In 1994, Brandon Lee’s last movie, The Crow, hit cinemas. Lee had been killed eight days before the end of filming, shot by a defective blank. While there was plenty of hype surrounding the movie, undoubtedly the best thing about it turned out to be the soundtrack, which had a heavyweight Cure contribution (Born), a Joy Division cover that didn’t suck (Nine Inch Nails’ take on Dead Souls), and a searing, swaggering, vintage Jesus and Mary Chain.

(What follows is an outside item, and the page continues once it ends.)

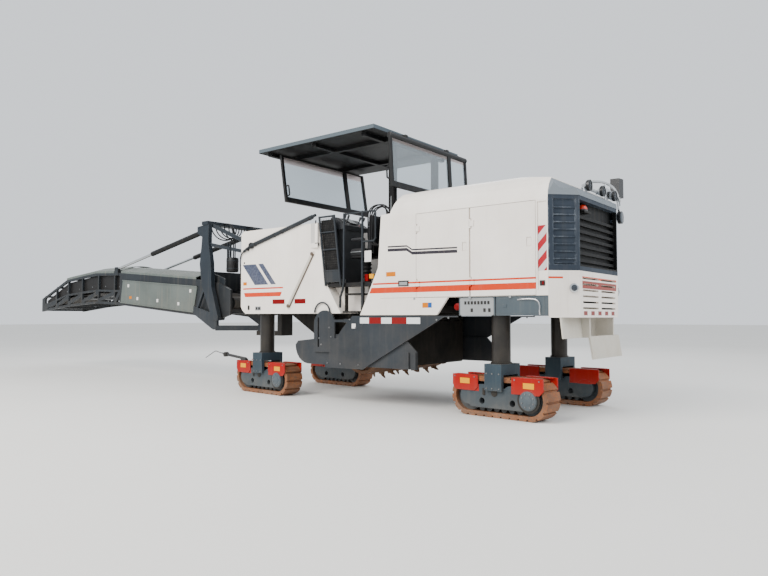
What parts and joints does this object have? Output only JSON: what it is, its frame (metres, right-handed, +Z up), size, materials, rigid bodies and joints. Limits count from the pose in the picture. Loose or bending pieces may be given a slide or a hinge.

Snakedriver is as recalcitrant but effortlessly cool as anything they’ve produced, while William Reid’s gift for manipulating feedback was never better exemplified. “I’ve got syphilitic hetero friends in every part of town,” snarls Jim Reid. “I don’t hate them but I know them / I don’t want them hanging around.” The song had been released the previous year on the Sound of Speed EP, the last classic EP from the band.
9. Sometimes Always
In 1994, the Jesus and Mary Chain got a second wind with Stoned & Dethroned. Unbeknown to many, the band had hitherto maintained a “professional attitude” in the studio by keeping their noses clean, but during the Stoned & Dethroned sessions they began checking out the local pub opposite their Drugstore recording studio in London’s Elephant and Castle. “There was a guy who dealt drugs behind the bar,” Jim Reid told me in a 2011 interview, “so it was all fucked up after that.”

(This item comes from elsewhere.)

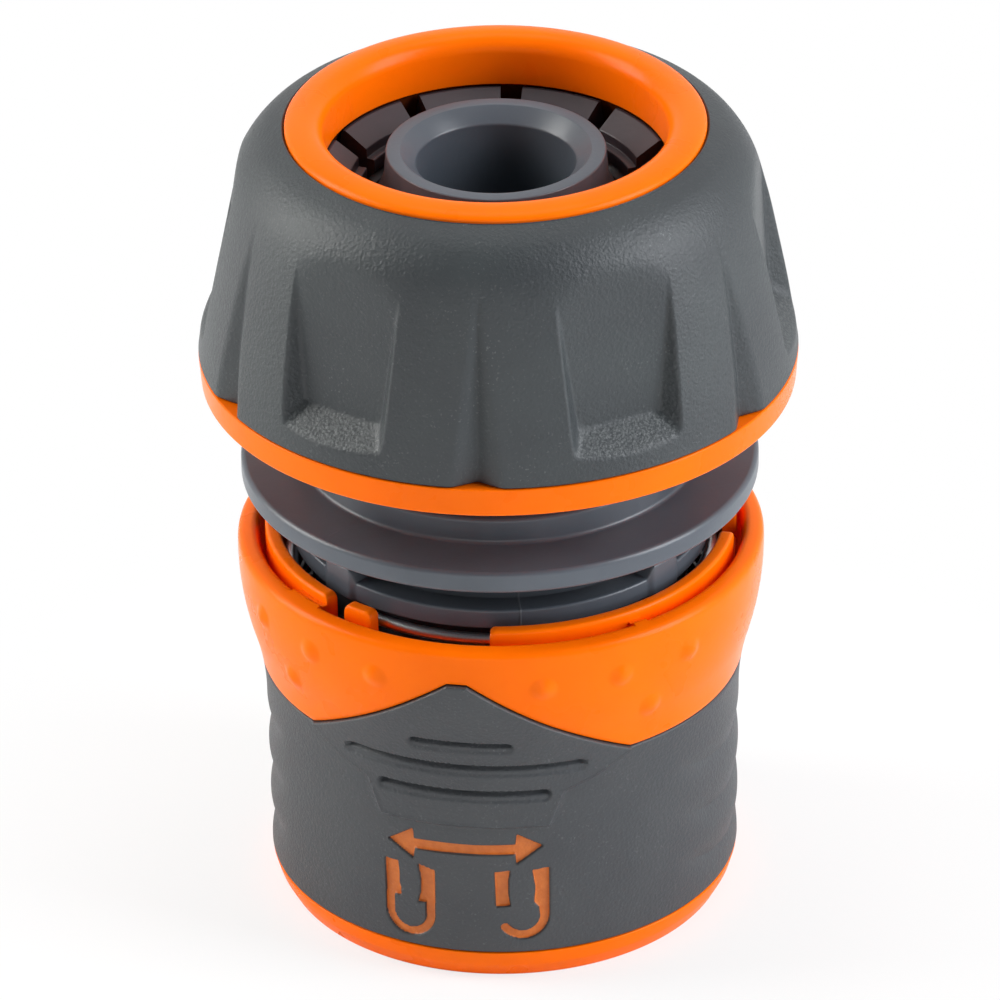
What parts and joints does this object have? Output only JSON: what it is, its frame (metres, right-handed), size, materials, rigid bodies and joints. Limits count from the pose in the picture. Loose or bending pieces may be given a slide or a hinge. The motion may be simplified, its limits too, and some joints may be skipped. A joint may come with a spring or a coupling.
{
  "type": "garden hose quick connector",
  "caption": "Garden hose quick connector: clamping nut with collet over a barbed tail, finger flange, and a sprung sleeve that twists to lock and slides back to free the plug.",
  "frame": {"origin": "centre of the sleeve's flat lower ring, on which the part stands, at bounding-box bottom centre", "axes": "+Z along the water way towards the hose end; the sleeve's front grip panel faces -Y"},
  "size_m": [0.0484, 0.0484, 0.0694],
  "materials": {
    "orange_plastic": "satin moulded orange plastic",
    "grey_soft_grip": "fine-grained soft grey overmould",
    "grey_plastic": "smooth moulded grey plastic",
    "brown_grey_plastic": "smooth moulded brown-grey plastic",
    "claw_plastic": "hard smooth dark plastic",
    "spring_steel": "bright drawn steel wire"
  },
  "bodies": {
    "body": {"connector_body": "grey_plastic", "end_ring": "grey_plastic"},
    "spring": {"release_spring": "spring_steel"},
    "sleeve": {"release_sleeve": "orange_plastic", "sleeve_grip": "grey_soft_grip"},
    "collet": {"hose_collet": "brown_grey_plastic"},
    "nut": {"nut_shell": "orange_plastic", "nut_grip": "grey_soft_grip"},
    "claw_1": {"lock_claw_1": "claw_plastic"},
    "claw_2": {"lock_claw_2": "claw_plastic"},
    "claw_3": {"lock_claw_3": "claw_plastic"},
    "claw_4": {"lock_claw_4": "claw_plastic"}
  },
  "joints": [
    {"name": "sleeve_twist", "type": "hinge", "parent": "body", "child": "spring", "pos_m": [0, 0, 0.016], "axis": [0, 0, 1], "range_deg": [0, 22]},
    {"name": "sleeve_slide", "type": "slide", "parent": "spring", "child": "sleeve", "axis": [0, 0, 1], "range_m": [0, 0.0042], "stiffness_N_per_m": 800, "springref_m": -0.01, "deforming": ["release_spring"]},
    {"name": "nut_lift", "type": "slide", "parent": "body", "child": "collet", "axis": [0, 0, 1], "range_m": [-0.0042, 0.0054]},
    {"name": "nut_turn", "type": "hinge", "parent": "collet", "child": "nut", "pos_m": [0, 0, 0.055], "axis": [0, 0, 1], "range_deg": [-505, 649]},
    {"name": "claw_1_slide", "type": "slide", "parent": "body", "child": "claw_1", "axis": [0.7071, -0.7071, 0], "range_m": [0, 0.00125]},
    {"name": "claw_2_slide", "type": "slide", "parent": "body", "child": "claw_2", "axis": [0.7071, 0.7071, 0], "range_m": [0, 0.00125]},
    {"name": "claw_3_slide", "type": "slide", "parent": "body", "child": "claw_3", "axis": [-0.7071, 0.7071, 0], "range_m": [0, 0.00125]},
    {"name": "claw_4_slide", "type": "slide", "parent": "body", "child": "claw_4", "axis": [-0.7071, -0.7071, 0], "range_m": [0, 0.00125]}
  ],
  "couplings": [
    {"joint": "nut_turn", "follows": "nut_lift", "rad_per_m": 2094.4},
    {"joint": "claw_1_slide", "follows": "sleeve_slide", "ratio": 0.2976},
    {"joint": "claw_2_slide", "follows": "sleeve_slide", "ratio": 0.2976},
    {"joint": "claw_3_slide", "follows": "sleeve_slide", "ratio": 0.2976},
    {"joint": "claw_4_slide", "follows": "sleeve_slide", "ratio": 0.2976}
  ]
}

Professional or not, the album was not only a return to their finest form, but something of a change in direction. The country tinge that had always been there came to the fore, while the sumptuous Hope Sandoval duet Sometimes Always sounds like long-lost treasure from the canon of Lee Hazlewood and Nancy Sinatra. At the time, William Reid had started an affair with Sandoval that would eventually end his marriage. “I was in love with Hope, but it was the unhappiest time in my life,” he would say later. “It was like horrible, horrible, horrible.” Ironically, through his most difficult period, he would write with the utmost clarity.
10. Cracking Up
For their sixth album in 1998, the Mary Chain were dropped by their label and ended up returning to Creation. Munki is often unfairly overlooked and the band were terminally unfashionable by this point. “The fact we made that record and it still sounds good today is quite an amazing thing,” said Jim Reid in 2011. “I couldn’t stand the sight of my brother, and he couldn’t stand the sight of me. We made that record under incredibly stressful conditions, but it sort of ended up being a great record.”
Blanco y Negro decided there were no hit singles and passed, but Cracking Up, from its opening Duane Eddy-style riff, through the frantic tambourine, to the doomy piano notes at the conclusion, would deserve to land higher than No 35 in any chart in a more just universe. It was a titular cry for help, documenting the disintegration of the siblings’ relationship and William Reid’s mental state. It would have been a fitting finale, but 2017 promises a new album. Perhaps there might be a happy ending after all.